Sobre aburrimiento y entretenimiento sistemático

Hace un par de años decidí no ver más series, con dos excepciones que comentaré más adelante. No tengo nada contra ellas, al contrario, no dejan de superarse en calidad y variedad. Pero me sirven de argumento para hablar, en primera persona, de como nuestras pautas de consumo condicionan el valor de lo que consumimos.

La teoría económica del valor marginal
dice que si estás en el desierto a punto de morir de sed, por la primera botella de agua pagarás lo que te pidan. Algo menos por la segunda. Menos aún por la tercera, y así sucesivamente. El valor marginal del agua se reduce a medida que bebes y bebes y vuelves a beber. Así, una vez alcanzado el objetivo básico de la hidratación, con el suministro además garantizado, quizás gires la vista hacia bebidas que aporten otros sabores, sensaciones o propiedades nutritivas.

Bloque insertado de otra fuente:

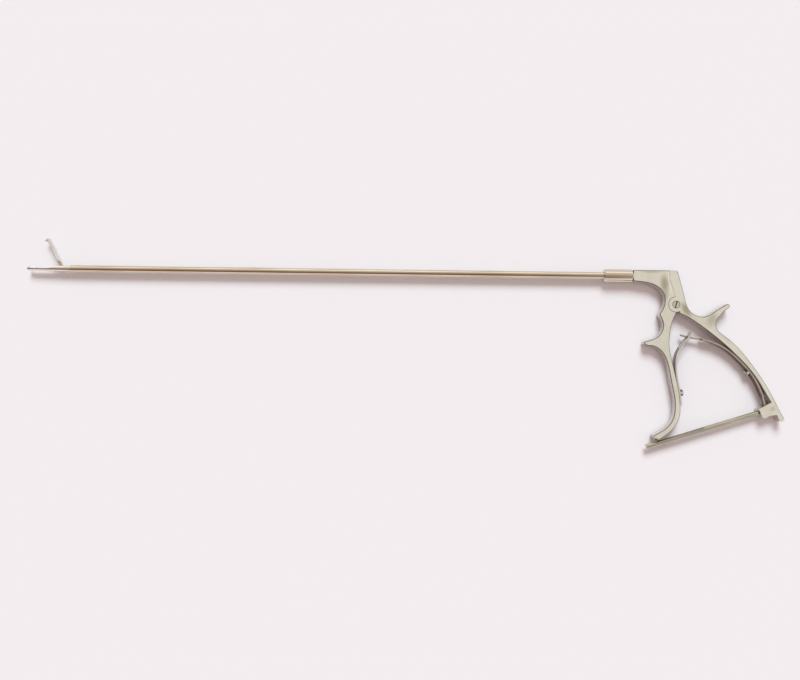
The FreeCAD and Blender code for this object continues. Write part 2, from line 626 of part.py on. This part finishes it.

Disfruté con las series que despuntaron a principios de siglo; Los Soprano, The Wire, The Office. Lo seguí haciendo a medida que la oferta crecía en cantidad, calidad y posibilidades de acceso. Hasta que un día, mi cuerpo, tras agradecerme las generosas aportaciones de agua, me recordó que no solo de hidratarse vive el personal. En otras palabras, estaba empleando demasiado tiempo en ver serie tras serie, capítulo tras capítulo, aproximando el valor marginal de esta experiencia a cero. Comer langosta es maravilloso, pero si lo haces a diario, puedes acabar deseando encontrarte con un bocadillo de queso en la mesa. Eso no dice nada contra la langosta, sigue siendo deliciosa; simplemente, la pauta de consumo ha devaluado la experiencia.

Todo se paga con alguna moneda
ver series con tiempo, y su rentabilidad está sujeta al coste de oportunidad. ¿Había otra opción más valiosa para pasar ese rato? ¿O no? sentarse ante la pantalla era la inversión perfecta. Las respuestas son particulares y complejas, pero, al pagar con tiempo, nuestro bien más preciado, no está de más especular sobre estos factores. Mis cuentas ya no salían, me vi sumido en una de las tantas adicciones amables que tendemos a adquirir. Así que decidí invertir mis recursos de modo diferente, yendo un un club de lectura, jugando a baloncesto, caminando azarosamente, apuntándome a cualquier bombardeo. Actividades nuevas o pocos usuales de las que obtenía, casi siempre, mayor valor marginal.

Al disponer de más tiempo libre se corre el riesgo de caer en el océano del aburrimiento, uno de los Jinetes del Apocalipsis dentro del relato hegemónico dominante. Poco importa que la ciencia demuestre que aburrirse ayuda a tener un cerebro más sano y capaz. Nadie elige el aburrimiento, cuando caemos en él resulta una experiencia incómoda, a veces angustiosa, pero; nos espolea a agudizar el ingenio, a mover el culo, a reinventarnos, a vivir más vidas que un gato. En definitiva, salimos del agua bien fresquitos y vitaminados. Cuando mi hijo cae en ese océano le dejo que se las arregle, a veces le empujo yo disimuladamente. Nunca se ahoga, cada vez nada mejor.

El entretenimiento es ahora sistemático
invade todo el tiempo que no tiene que ver con las obligaciones, a veces lo invade todo. Mediante interfaces ubicuas permanecemos siempre conectados a un respirador que nos conjura ante al abismo de aburrirnos. Hay cosas que no podemos hacer porque no nos damos ni un minuto para soñarlas. El entretenimiento es una manta que lo cubre todo, que nos arrulla, que nos protege de la intemperie. También nos aísla de ella. Por eso dejé de ver series.

El mundo de ficción, y virtual, no deja de expandirse, ya podemos convertirnos en catedráticos de la teoría general de la vida sin necesidad de quitarnos la bata y las zapatillas. Mientras, en el océano, cada vez es más difícil encontrar a nadie. “Sal a la calle, abúrrete con otros, dad patadas a los botes”, eso le decía a mi hijo. “Tú te crees que hay alguien en la calle”, me respondía él con razón. Se achican las posibilidades de encontrar a otros con quien planear la huida cuando el juego se devalúa y nos relega a un papel anecdótico como espectadores, o consumidores.

En estos dos años he visto dos series
Sherlock y Merlí. Me las recomendó con énfasis el nadador de casa, eso aumentó el valor marginal al incluir la posibilidad de charlar juntos sobre ellas. Ahora insiste con Juego de Tronos, seguro que me gustaría, pero; son muchos capítulos, no veo las cuentas claras, quizás es más rentable aburrirme.